No doubt Mr Sayse is sufficiently literate to know Australia can never be different to Greece. Different from or similar to but NEVER different to.

Peter Cresswell said...

I'm sure he is. I'm sure any grammatical error is entirely mine. Fixed now. Thanks. :-)

LGM said...

Does he mean that the Aussie property bubble could collapse?

Surely property always goes up? After all, every right thinking person knows that it does go up. Up and up it goes. Always has. Always do. Up. It must go up. And more up than that even. Up, up, up I tell you. Always.

If all the upright, upward, right thinking people are wrong, then there might be some social stress in the making (but only a little of it, as right thinking people don't do all that much of an unseemly nature, except right thinking that is).

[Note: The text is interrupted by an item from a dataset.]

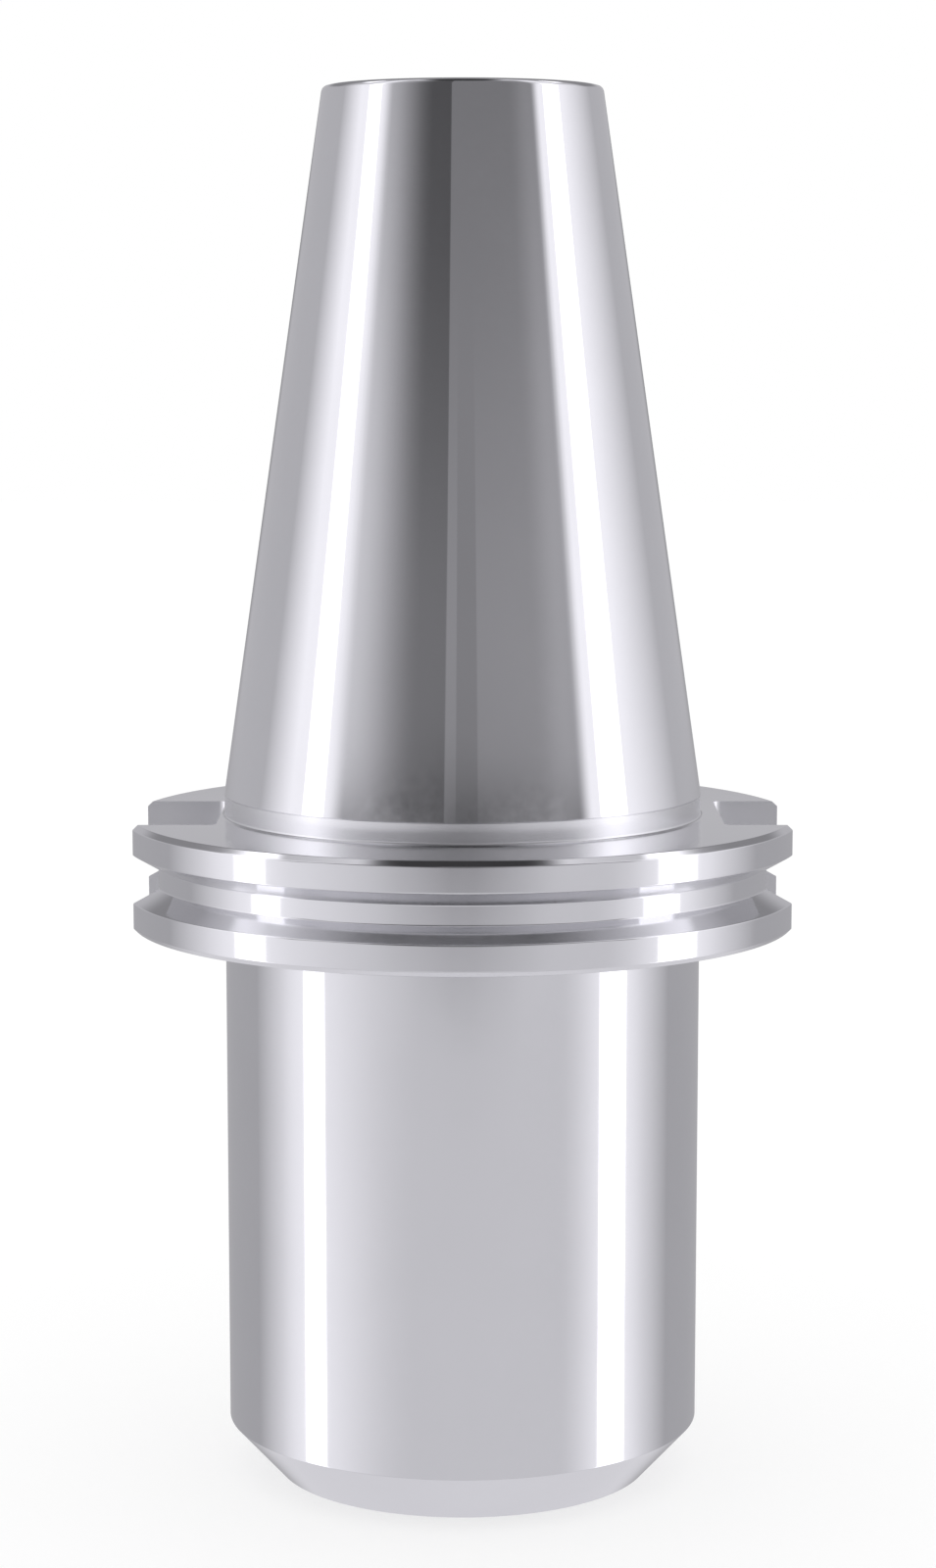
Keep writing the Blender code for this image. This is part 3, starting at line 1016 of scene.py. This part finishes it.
def body_profile(shank, nose):
    """Outline of the body: down the taper, the flange and the nose, and up the inside."""
    edge = shank.edge_break
    top = BODY_HIGH.z
    rear = REAR_HEIGHT
    front = FRONT_HEIGHT
    gauge = rear + shank.gauge_drop
    gauge_r = shank.gauge_diameter / 2
    small_r = gauge_r - (top - gauge) * shank.taper / 2
    flange_r = shank.flange_diameter / 2
    chamfer = shank.flange_chamfer
    groove = rear - shank.groove_setback
    mouth = shank.groove_width / 2
    floor = mouth - shank.groove_depth * tan(shank.groove_angle / 2)
    floor_r = flange_r - shank.groove_depth
    nose_r = nose.nose_diameter / 2
    nick = shank.gauge_nick
    shank_side = [
        (small_r, top, shank.end_round),
        (gauge_r, gauge + nick, 0.0),
        (gauge_r - nick, gauge, 0.0),
        (gauge_r, gauge - nick, 0.0),
        (gauge_r, rear, shank.collar_root),
    ]
    flange_side = [
        (flange_r - chamfer, rear, edge),
        (flange_r, rear - chamfer, edge),
        (flange_r, groove + mouth, edge),
        (floor_r, groove + floor, edge),
        (floor_r, groove - floor, edge),
        (flange_r, groove - mouth, edge),
        (flange_r, front + chamfer, edge),
        (flange_r - chamfer, front, edge),
    ]
    ring_top = front - 2 * nose.root_fillet
    rings = int((ring_top - nose.chamfer_height) / RING_SPACING)
    nose_side = [(nose_r, front, nose.root_fillet)]
    nose_side += [(nose_r, ring_top - ring * RING_SPACING, 0.0) for ring in range(rings)]
    nose_side += [(nose_r, nose.chamfer_height, edge), (nose_r - nose.chamfer_depth, 0.0, edge)]

    bore_r = nose.bore_diameter / 2
    coolant_r = nose.coolant_diameter / 2
    thread_r = nose.knob_major / 2
    pilot_r = nose.pilot_diameter / 2
    drill_slope = 1 / tan(nose.drill_angle / 2)
    tap_bottom = top - nose.knob_depth
    pilot_floor = top - nose.pilot_depth
    inside = [
        (bore_r + nose.bore_chamfer, 0.0, edge),
        (bore_r, nose.bore_chamfer, edge),
        (bore_r, nose.bore_depth, edge),
        (coolant_r, nose.bore_depth + (bore_r - coolant_r) * drill_slope, edge),
        (coolant_r, tap_bottom - (thread_r - coolant_r) * drill_slope, edge),
        (thread_r, tap_bottom, edge),
        (thread_r, pilot_floor, 0.0),
        (pilot_r, pilot_floor, 0.0),
        (pilot_r, top - nose.pilot_chamfer, edge),
        (pilot_r + nose.pilot_chamfer, top, edge),
    ]
    return rounded(shank_side + flange_side + nose_side + inside)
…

There are a lot of right thinking people around. It would not do for them to appear to be too rapidly stressed in the financial way. Surely there'd have to be a right thinking benefit arranged to help all the right thinkers? Yes, yes, there would be. Of course, that'd mean those people would be down, wouldn't it? Down and dependent. Wrong even. Wrong and on welfare like?

Aha! But weren't they really ALWAYS on welfare in the first place? Wasn't the bubble a welfare mechanism cunningly developed to appear to assist them to be more comfortable? So, in the end, all that'd be happening is an alteration of mode of welfare from one form to another.... all paid for with their own expropriated wealth. Hell, it's wealth recycling! Amazing stuff that recycling.

Recycling is really clever, especially as right thinking people are not very clever at all (well, not when it comes to real wealth or politics for that matter). Being clever has little to do with right thinking, see? Lefty welfarists are far cleverer than right thinking people. So are collectivists and power mongers in general. So are tax eaters. See, those guys know what they are and what they are doing. Right thinkers don't know because they aint clever enough to know. They are not clever because they are right educated like.

Anyway, in the end the entire recycling scheme is sustainable for a while yet to come. Reckon it's got another generation or two left in it? Ya reckon?